With winter finally entrenched in Montreal, I’ll have to head out with the camera and see what happens. In fact, I have a particular white building in mind!

‘Pizza’ is my first Montreal image. I seem to have successfully managed the mental transition to the new place I call home.

I took the photo over a year ago, returning to a place I’d been (without my camera) several months before. I was thankful the sign was still there but then, this is a part of town that isn’t exactly booming.

There too was the same guy (or someone just like him) in front of a tattoo parlour, having a smoke, fixing me with a bemused smirk. I was too annoyed by his ‘I own the sidewalk’ stance to let him put me off.

Admittedly, this is the kind of thing that usually does put me off but I said to myself ‘Artist at work, pal!’ while I took a couple of photos.

As I leave the scene, I usually feign interest in some random object across the street or look at my camera as though checking its settings. Avoiding eye contact at all cost!

I have fantasies of an empty city in which to photograph. No cars parked in front of houses. No guy on a cell phone standing in front of the only store on the block you want to shoot.

On foot, I’ve circled blocks waiting for people to clear out or for cars to leave the twenty minute zone they’ve been in for half an hour.

One would think that after sixteen years of this, I would have sorted out a painless routine for picture taking but it remains something I do out of grudging necessity rather than pleasure.

The world is full of confused, irate store owners and stupefied, slack-jawed onlookers and they are legion when I leave the house with my camera.

Tuesday, December 15, 2009

100 Paintings

Occasionally the fog of the daily routine lifts and I take account of what I’ve been doing in the larger context of time.

Going through the lists I keep for completed paintings I noticed recently that I’d completed over a hundred paintings in the photorealist style. It seems almost unbelievable to me, given how slow my process is.

video
(music: Sitting Still Moving Still Staring Outlooking- His Name is Alive)

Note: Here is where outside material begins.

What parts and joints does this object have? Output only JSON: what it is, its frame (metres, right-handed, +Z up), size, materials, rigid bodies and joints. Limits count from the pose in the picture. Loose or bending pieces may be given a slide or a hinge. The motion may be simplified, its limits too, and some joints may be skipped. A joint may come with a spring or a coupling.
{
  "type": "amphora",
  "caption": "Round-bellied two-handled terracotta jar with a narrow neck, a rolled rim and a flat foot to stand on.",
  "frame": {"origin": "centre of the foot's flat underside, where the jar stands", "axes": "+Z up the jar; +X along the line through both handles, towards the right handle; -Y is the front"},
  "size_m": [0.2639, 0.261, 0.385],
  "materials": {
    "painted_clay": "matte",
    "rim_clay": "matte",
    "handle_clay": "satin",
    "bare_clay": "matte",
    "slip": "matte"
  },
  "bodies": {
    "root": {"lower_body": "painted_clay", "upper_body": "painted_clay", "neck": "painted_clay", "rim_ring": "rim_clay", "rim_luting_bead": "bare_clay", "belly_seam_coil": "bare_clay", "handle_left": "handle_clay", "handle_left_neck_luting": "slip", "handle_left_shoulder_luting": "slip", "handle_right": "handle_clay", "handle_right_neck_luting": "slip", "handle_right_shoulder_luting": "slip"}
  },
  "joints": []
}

I can mark the beginning of my photorealist period accurately as I started doing them over the course of one weekend in 1993 after reaching the end of my patience with my former painting methods. It was a difficult decision making orphans of the paintings I’d spent the previous decade creating.

Projecting a photo, drawing it and painting it was the most fun I’d had in a long while and I loved the results. The process seemed miraculously transformative. I felt an objective detachment from the work for which I’d been unconsciously yearning.

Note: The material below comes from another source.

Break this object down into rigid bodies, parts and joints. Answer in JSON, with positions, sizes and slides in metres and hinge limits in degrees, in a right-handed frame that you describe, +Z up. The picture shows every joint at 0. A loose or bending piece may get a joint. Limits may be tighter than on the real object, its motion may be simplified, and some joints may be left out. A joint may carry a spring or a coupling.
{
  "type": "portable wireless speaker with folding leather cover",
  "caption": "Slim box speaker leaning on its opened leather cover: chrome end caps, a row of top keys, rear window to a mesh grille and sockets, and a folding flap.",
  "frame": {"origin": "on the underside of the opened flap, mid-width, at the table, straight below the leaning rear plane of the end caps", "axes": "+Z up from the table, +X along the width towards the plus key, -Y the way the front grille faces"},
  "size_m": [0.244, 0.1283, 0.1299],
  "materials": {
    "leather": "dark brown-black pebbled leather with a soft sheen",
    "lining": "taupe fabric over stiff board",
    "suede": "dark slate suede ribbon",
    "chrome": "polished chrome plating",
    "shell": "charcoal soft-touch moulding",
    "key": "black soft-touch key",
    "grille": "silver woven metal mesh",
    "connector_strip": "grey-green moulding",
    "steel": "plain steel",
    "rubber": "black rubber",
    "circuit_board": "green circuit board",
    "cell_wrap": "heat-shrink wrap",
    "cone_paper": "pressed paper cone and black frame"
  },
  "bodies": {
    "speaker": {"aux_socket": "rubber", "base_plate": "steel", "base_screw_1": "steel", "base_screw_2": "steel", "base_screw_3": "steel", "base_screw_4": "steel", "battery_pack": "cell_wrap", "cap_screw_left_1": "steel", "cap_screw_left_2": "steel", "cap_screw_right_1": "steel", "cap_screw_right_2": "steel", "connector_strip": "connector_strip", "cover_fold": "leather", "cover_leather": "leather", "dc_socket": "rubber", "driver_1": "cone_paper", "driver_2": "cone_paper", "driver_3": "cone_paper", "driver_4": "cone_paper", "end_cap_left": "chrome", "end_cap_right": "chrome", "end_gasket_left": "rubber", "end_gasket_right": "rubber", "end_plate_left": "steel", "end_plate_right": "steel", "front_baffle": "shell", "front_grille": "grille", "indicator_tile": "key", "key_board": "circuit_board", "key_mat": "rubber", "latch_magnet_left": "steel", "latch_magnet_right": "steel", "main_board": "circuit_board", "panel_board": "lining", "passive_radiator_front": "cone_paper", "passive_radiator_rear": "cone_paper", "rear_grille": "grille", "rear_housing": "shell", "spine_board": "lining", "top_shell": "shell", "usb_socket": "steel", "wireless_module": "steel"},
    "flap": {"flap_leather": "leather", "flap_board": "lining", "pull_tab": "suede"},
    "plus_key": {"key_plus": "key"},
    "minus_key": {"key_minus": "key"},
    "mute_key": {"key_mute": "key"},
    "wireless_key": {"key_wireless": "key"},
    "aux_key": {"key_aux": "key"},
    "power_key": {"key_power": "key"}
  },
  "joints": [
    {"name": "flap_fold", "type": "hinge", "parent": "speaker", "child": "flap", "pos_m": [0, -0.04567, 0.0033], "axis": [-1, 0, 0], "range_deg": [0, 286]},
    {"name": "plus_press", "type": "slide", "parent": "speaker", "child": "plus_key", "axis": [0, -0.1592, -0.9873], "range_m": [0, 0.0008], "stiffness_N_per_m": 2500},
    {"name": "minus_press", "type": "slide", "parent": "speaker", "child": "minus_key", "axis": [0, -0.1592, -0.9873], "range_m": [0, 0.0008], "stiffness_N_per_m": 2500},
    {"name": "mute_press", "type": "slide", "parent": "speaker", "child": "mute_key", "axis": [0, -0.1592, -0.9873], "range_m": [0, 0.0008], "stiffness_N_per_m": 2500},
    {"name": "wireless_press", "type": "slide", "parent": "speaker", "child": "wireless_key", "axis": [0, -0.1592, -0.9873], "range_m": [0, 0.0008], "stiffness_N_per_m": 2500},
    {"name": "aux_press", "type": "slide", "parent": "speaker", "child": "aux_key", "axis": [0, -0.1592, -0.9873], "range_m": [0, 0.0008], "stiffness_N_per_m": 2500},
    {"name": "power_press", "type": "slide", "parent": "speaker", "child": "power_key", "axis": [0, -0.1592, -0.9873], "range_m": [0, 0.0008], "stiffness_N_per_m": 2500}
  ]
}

The paintings in the video are presented in chronological order and without edits. Every painting I produced from 1993 to 2007 is represented. I find it interesting, in the video, that whenever I seem to be on an identifiable path I veer off into the woods unexpectedly for a painting or two.

I’d like to some day chronicle, year by year, the trials of my life as they related to the paintings I made, tying the two together in a psychologically informative way.

I still own almost a third of the paintings I produced in that period. Early sign paintings, the odd dud and the anomalies like ‘Manitoba Landscape’ and ‘Bride and Groom’. I jokingly refer to these as my ‘retirement fund’ but I’m not entirely convinced the assets will be worth anything when the day comes.

It’s taken a long time to figure out what and why I’m painting but I think I’m finally on to something.

Given that my paintings take longer to paint now than they did sixteen years ago I figure number two hundred should come around in about twenty years.